AP CEO Says DOJ Seized Records For 'Thousands And Thousands' of Phone Calls
Police State - Under normal circumstances it is hard enough to get the Elite Media to write meaningful stories about real news. Now with Comrade Obama's press intimidation and warrantless wiretapping programs the "free" press has been put on notice: "We know where you are, who you talk with and any affairs you are having. Don't fuck with us! We have the IRS watching our backs."
Take a guess how many whistleblowers will be calling any reporters these days with Big Brother watching.
Now the Associated Press president and chief executive Gary Pruitt has told staff at a Wednesday town hall meeting that the phone records obtained by the government included "thousands and thousands" of calls in and out of the news organization, according to a staffer who attended.
The AP revealed on May 13 that the Justice Department had seized records for 20 separate phone lines over a two-month period as part of a leak investigation, but has not mentioned how many calls may have been affected.
AP President and CEO Gary Pruitt said Sunday on "Face the Nation." It was the methodology - "so sweeping, so secretively, so abusively and harassingly overbroad," he said - that breached the Constitution says the Huffington Post.
During the town hall, Pruitt reiterated that the AP did not report on a CIA-thwarted terrorist plot in May 2012 out of national security concerns until sources indicated the Obama administration was going to announce it publicly.
Pruitt explained. "So over 100, approximately a hundred journalists used these telephone lines as part of newsgathering and over the course of the two months of the records that they swept up, thousands upon thousands of newsgathering calls were made.
"...Under their own rules, they are required to narrow this request as narrowly as possible so as to not tread upon the First Amendment," he went on. "And yet they had a broad, sweeping collection, and they did it secretly. Their rules require them to come to us first but in this case they didn't, claiming an exception, saying that if they had it would have posed a substantial threat to their investigation. But they have not explained why it would and we can't understand why it would."
Pruitt said the AP acted "responsibly," holding the story for five days upon receiving guidance from the intelligence community that it posed a national security risk reports CBS News.
It was important for the American public to know about the CIA operation that thwarted an al Qaeda plot to detonate a bomb aboard a U.S.-bound airplane, he continued, because "the Department of Homeland security were telling the American public that there was no credible evidence of a terrorist plot related to the anniversary of the killing Of Osama bin Laden." That characterization was "misleading."

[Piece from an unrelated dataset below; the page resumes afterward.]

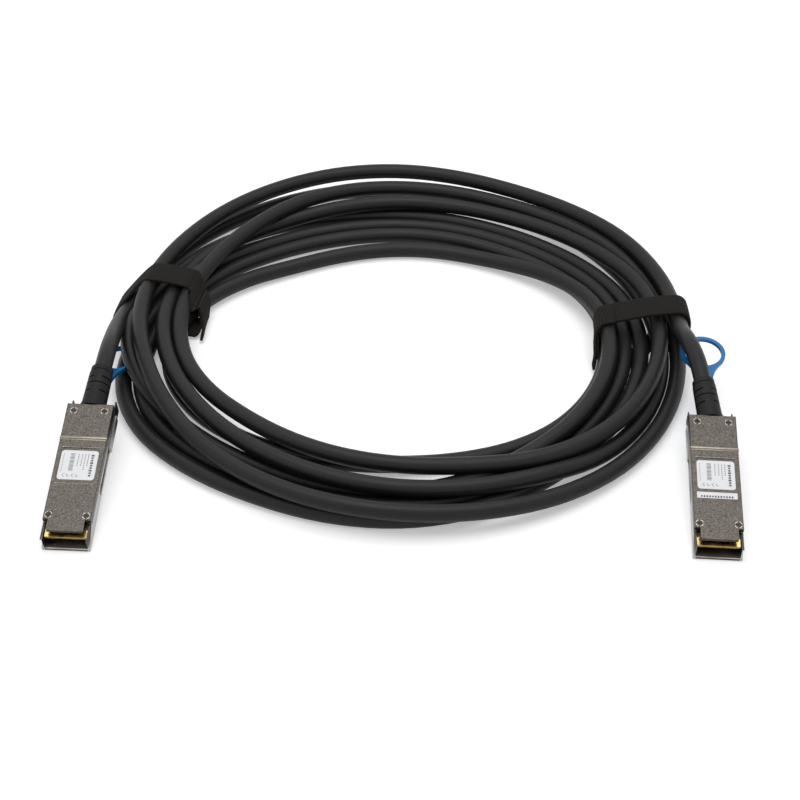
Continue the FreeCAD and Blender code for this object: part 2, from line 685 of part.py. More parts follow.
def pull_tab(p, side, slider):
    """The moulded tab: a root over the yoke, a strap and a finger ring, bent as it lies."""
    mid = "-yoke_top + arm_sheet / 2"
    root = box(p + "tab_root", ("-root_width / 2", "root_width / 2"),
               (f"{YOKE_FRONT} - root_cover", f"{YOKE_FRONT} + yoke_length + root_cover"),
               (f"{mid} - tab_sheet / 2", f"{mid} + tab_sheet / 2"))
    soft_root = rounded(p + "tab_root_round", root, "root_round",
                        lambda m, edge: abs(edge.tangentAt(edge.FirstParameter).z) > 0.9
                        and m.y > worth(YOKE_FRONT))
    body = doc.addObject("PartDesign::Body", p + "tab_body")
    drawing = sketch_on(body, p + "tab_outline")
    a, ring = size("tab_strap_width") / 2, size("tab_ring_radius")
    y0, yc = size("tab_flare_start"), size("tab_ring_back")
    flare = (a * a + (yc - y0) ** 2 - ring * ring) / (2 * (ring - a))
    touch = Vector(ring * (a + flare) / (ring + flare), yc - ring * (yc - y0) / (ring + flare), 0)
    mid_angle = math.atan2(yc - y0, a + flare) / 2

    def mirrored(v, sign):
        return Vector(sign * v.x, v.y, 0)

    bend = Vector(a + flare - flare * math.cos(mid_angle), y0 + flare * math.sin(mid_angle), 0)
    far = Vector(0, yc + ring, 0)
    for sign in (-1, 1):
        drawing.addGeometry(Part.LineSegment(mirrored(Vector(a, 0, 0), sign), mirrored(Vector(a, y0, 0), sign)), False)
        drawing.addGeometry(Part.Arc(mirrored(Vector(a, y0, 0), sign), mirrored(bend, sign), mirrored(touch, sign)),
                            False)
    drawing.addGeometry(Part.LineSegment(Vector(-a, 0, 0), Vector(a, 0, 0)), False)
    drawing.addGeometry(Part.Arc(mirrored(touch, -1), far, touch), False)
    drawing.addGeometry(Part.Circle(Vector(0, yc, 0), Vector(0, 0, 1), size("tab_hole_radius")), False)
    pad = body.newObject("PartDesign::Pad", p + "tab_pad")
    pad.Profile = drawing
    bind(pad, "Length", "tab_sheet")
    pad.Midplane = True
    bent = group(p + "tab_bent", [body])
    turn = Rotation(Vector(0, 0, 1), -PLUGS[side]["tab_turn"])
    droop = Rotation(Vector(1, 0, 0), -PLUGS[side]["tab_droop"])
    bent.Placement = Placement(Vector(), turn.multiply(droop))
    bind(bent, "Placement.Base.y", f"{YOKE_FRONT} + tab_inset")
    bind(bent, "Placement.Base.z", mid)
    return cut(p + "tab_cut", fuse(p + "tab_all", [soft_root, bent]), [slider])


def id_label(p):
    """The paper label in the roof's recess."""
    half = "(label_recess_width / 2 - label_side_gap)"
    paper = box(p + "label_paper", (f"-{half}", half),
                (f"{LABEL_FRONT} + label_end_gap", f"{LABEL_FRONT} + label_recess_length - label_end_gap"),
                ("plug_height - label_recess_depth", "plug_height - label_recess_depth + label_sheet"))
    return rounded(p + "label_round", paper, "label_corner",
                   lambda mid, edge: abs(edge.tangentAt(edge.FirstParameter).z) > 0.9)


def build_plug(side):
    """All the nodes of one plug."""
    p, pose = side + "_", plug_pose(side)
    card = paddle_card(p)
    slider = latch_slider(p)
    pieces = {
        "lower_shell": lower_shell(p), "upper_shell": upper_shell(p), "emi_gasket": emi_gasket(p),
        "cover_screws": cover_screws(p), "paddle_card": card, "contact_pads": contact_pads(p),
        "id_chip": id_chip(p), "card_parts": card_parts(p), "wire_overmould": wire_overmould(p, card),
        "twinax_wires": twinax_wires(p), "shield_ferrule": shield_ferrule(p),
        "strain_relief": strain_relief(p, side), "latch_slider": slider,
        "return_springs": return_springs(p), "pull_tab": pull_tab(p, side, slider), "id_label": id_label(p),
    }
    for name, obj in pieces.items():
        node(p + name, obj, pose)


def ring_face(inner, outer):
    """A flat ring between two closed smooth outlines given as radii at even angles."""
    faces = []
    for radii in (outer, inner):
        step = 360 / len(radii)
        points = [Vector(COIL_MIDDLE[0] + r * math.cos(math.radians(i * step)),
                         COIL_MIDDLE[1] + r * math.sin(math.radians(i * step)), 0)
                  for i, r in enumerate(radii)]
        curve = Part.BSplineCurve()
        curve.interpolate(Points=points, PeriodicFlag=True)
        faces.append(Part.Face(Part.Wire(curve.toShape())))
    return faces[0].cut(faces[1])


def tie_frame(angle, inner, outer):
    """A tie around the coil's section at one angle, square to the cable."""
    sheet_, width = size("tie_sheet"), size("tie_width")
    near, far, high = inner - size("tie_edge"), outer + size("tie_edge"), size("coil_height")
    whole = Part.makeBox(far - near + 2 * sheet_, width, high + sheet_, Vector(near - sheet_, -width / 2, 0))
    hollow = Part.makeBox(far - near, 2 * width, high - sheet_, Vector(near, -width, sheet_))
    frame = whole.cut(hollow)
    frame.Placement = Placement(Vector(COIL_MIDDLE[0], COIL_MIDDLE[1], 0), Rotation(Vector(0, 0, 1), angle))
    return frame


def build_coil():
    """The wound part of the cable as one plain solid, and the two ties around it."""
    lower = ring_face(LOWER_INNER, LOWER_OUTER).extrude(Vector(0, 0, size("layer_height")))
    upper = ring_face(UPPER_INNER, UPPER_OUTER)
    upper.translate(Vector(0, 0, size("layer_height")))
    upper = upper.extrude(Vector(0, 0, size("coil_height") - size("layer_height")))
    crossing = [Vector(COIL_MIDDLE[0] + r * math.cos(math.radians(a)),
                       COIL_MIDDLE[1] + r * math.sin(math.radians(a)), size("coil_height"))
                for r, a in CROSSING]
    top = Part.Face(Part.makePolygon(crossing + crossing[:1])).extrude(
        Vector(0, 0, size("crossing_height") - size("coil_height")))
    solid = lower.fuse([upper, top]).removeSplitter()
    ties = {"left_strap": tie_frame(LEFT_TIE_ANGLE, LOWER_INNER[5], LOWER_OUTER[5]),
            "right_strap": tie_frame(RIGHT_TIE_ANGLE, LOWER_INNER[0], LOWER_OUTER[0])}
    shapes = {"cable_coil": solid.cut(list(ties.values()))}
    shapes.update(ties)
    for name, shape in shapes.items():
        feature = doc.addObject("Part::Feature", name)
        feature.Shape = shape
        feature.Label = name
        nodes[name] = feature


def lead_points(side, route):
    """The route of a lead: inside the boot, the boot's tip, then the chosen points."""
    frame = plug_pose(side).multiply(boot_pose(side))
    inside = frame.multVec(Vector(0, size("lead_start"), 0))
    tip = frame.multVec(Vector(0, size("boot_length"), 0))
    return [inside, tip] + [Vector(*p) for p in route]


def build_lead(side, route):
    """A round tube along straight runs joined by arcs that touch them."""
    points = lead_points(side, route)
    edges, here = [], points[0]
    for before, corner, after in zip(points, points[1:], points[2:]):
        run_in, run_out = corner - before, after - corner
        turn = run_in.getAngle(run_out)
        reach = 0.45 * min(run_in.Length, run_out.Length)
        into, out = Vector(run_in).normalize(), Vector(run_out).normalize()
        start, end = corner - into * reach, corner + out * reach
        radius = reach / math.tan(turn / 2)
        print(f"{side}_lead: turn {math.degrees(turn):.1f} degrees, radius {radius:.1f} mm")
        middle = (out - into).normalize()
        bulge = corner + middle * (radius / math.cos(turn / 2) - radius)
        edges += [Part.LineSegment(here, start).toShape(), Part.Arc(start, bulge, end).toShape()]
        here = end
    edges.append(Part.LineSegment(here, points[-1]).toShape())
    path = Part.Wire(edges)
    radius = size("cable_radius")
    section = Part.Wire(Part.makeCircle(radius, points[0], points[1] - points[0]))
    tube = path.makePipeShell([section], True, False)
    print(f"{side}_lead: length {path.Length:.1f} mm, volume ratio "
          f"{tube.Volume / (math.pi * radius ** 2 * path.Length):.5f}")
    feature = doc.addObject("Part::Feature", side + "_lead")
    feature.Shape = tube
    feature.Label = side + "_lead"
    nodes[side + "_lead"] = feature


def origin_strip():
    """The blank paper strip beside the right plug's label."""
    strip = box("strip_paper", ("-label_recess_width / 2", "label_recess_width / 2"),
                (f"{LABEL_FRONT} - strip_gap - strip_length", f"{LABEL_FRONT} - strip_gap"),
                ("plug_height - strip_recess_depth", "plug_height - strip_recess_depth + strip_sheet"))
    node("right_origin_strip", strip, plug_pose("right"))


for side in PLUGS:
    build_plug(side)
origin_strip()
build_coil()
build_lead("left", LEFT_ROUTE)
build_lead("right", RIGHT_ROUTE)
doc.recompute()

for obj in doc.Objects:
    if "Invalid" in obj.State or "Error" in obj.State:
        raise RuntimeError(f"{obj.Name} did not recompute: {obj.State}")
for name, obj in nodes.items():
    if obj.Shape.isNull() or not obj.Shape.isValid() or not obj.Shape.Solids:
        raise RuntimeError(f"{name} has no valid shape")

os.makedirs("parts", exist_ok=True)
for name, obj in nodes.items():
    obj.Shape.exportStep(f"parts/{name}.step")
rigid = [o.Shape.BoundBox for n, o in nodes.items()
         if n not in ("cable_coil", "left_lead", "right_lead", "left_strap", "right_strap")]
print("plugs' box: x %.3f to %.3f, y %.3f to %.3f, z %.3f to %.3f" % (
    min(b.XMin for b in rigid), max(b.XMax for b in rigid), min(b.YMin for b in rigid),
    max(b.YMax for b in rigid), min(b.ZMin for b in rigid), max(b.ZMax for b in rigid)))
print(len(nodes), "nodes written")
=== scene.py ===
"""The looks of a direct attach copper cable: jacket, ties, plugs, contacts, labels and pull rings.

Metres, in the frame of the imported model: +X from the left plug to the right plug, +Y away
from the noses, +Z up, the table at z = 0.
"""
import json
import math

import bmesh
import bpy
import numpy as np
from bpy.props import FloatProperty, FloatVectorProperty, IntProperty, PointerProperty
from mathutils import Matrix, Vector


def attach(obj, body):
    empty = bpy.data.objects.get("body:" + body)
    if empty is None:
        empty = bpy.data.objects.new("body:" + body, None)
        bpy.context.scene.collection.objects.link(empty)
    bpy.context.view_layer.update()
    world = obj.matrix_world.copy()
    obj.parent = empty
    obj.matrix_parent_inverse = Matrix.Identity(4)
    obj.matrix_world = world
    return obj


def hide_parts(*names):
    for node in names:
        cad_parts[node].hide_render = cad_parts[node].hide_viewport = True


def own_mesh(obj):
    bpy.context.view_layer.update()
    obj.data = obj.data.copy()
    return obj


bl_info = {
    "name": "Direct Attach Copper Cable",
    "version": (1, 0, 0),
    "blender": (4, 5, 0),
    "location": "3D View > Sidebar > Copper Cable",
    "description": "Builds the cable, ties, labels and finishes around the packed solids",
    "category": "Object",
}

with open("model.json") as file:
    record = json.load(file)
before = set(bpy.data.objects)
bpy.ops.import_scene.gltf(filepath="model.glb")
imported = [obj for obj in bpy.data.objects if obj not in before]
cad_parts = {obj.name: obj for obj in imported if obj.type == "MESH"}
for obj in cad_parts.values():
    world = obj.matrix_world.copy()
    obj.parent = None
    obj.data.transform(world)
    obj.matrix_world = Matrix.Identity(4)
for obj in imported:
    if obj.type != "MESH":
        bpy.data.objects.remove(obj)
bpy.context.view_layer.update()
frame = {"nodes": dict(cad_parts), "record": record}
MM = 0.001
SIDES = ("left", "right")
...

A call from a Washington, D.C. district attorney last week notified the AP of the subpoenaed phone records, Pruitt said. Since then, he added, "officials that would normally talk to us, and people we talk to in the normal course of newsgathering, are already saying they're a little reluctant to talk to us; they fear that they will be monitored by the government.
"...The government has no business having control over all, monitoring all of this newsgathering information from the Associated Press," he continued. "And if they restrict that apparatus, you're right - the people of the United States will only know what the government wants them to know and that's not what the framers of the Constitution had in mind when they wrote the First Amendment."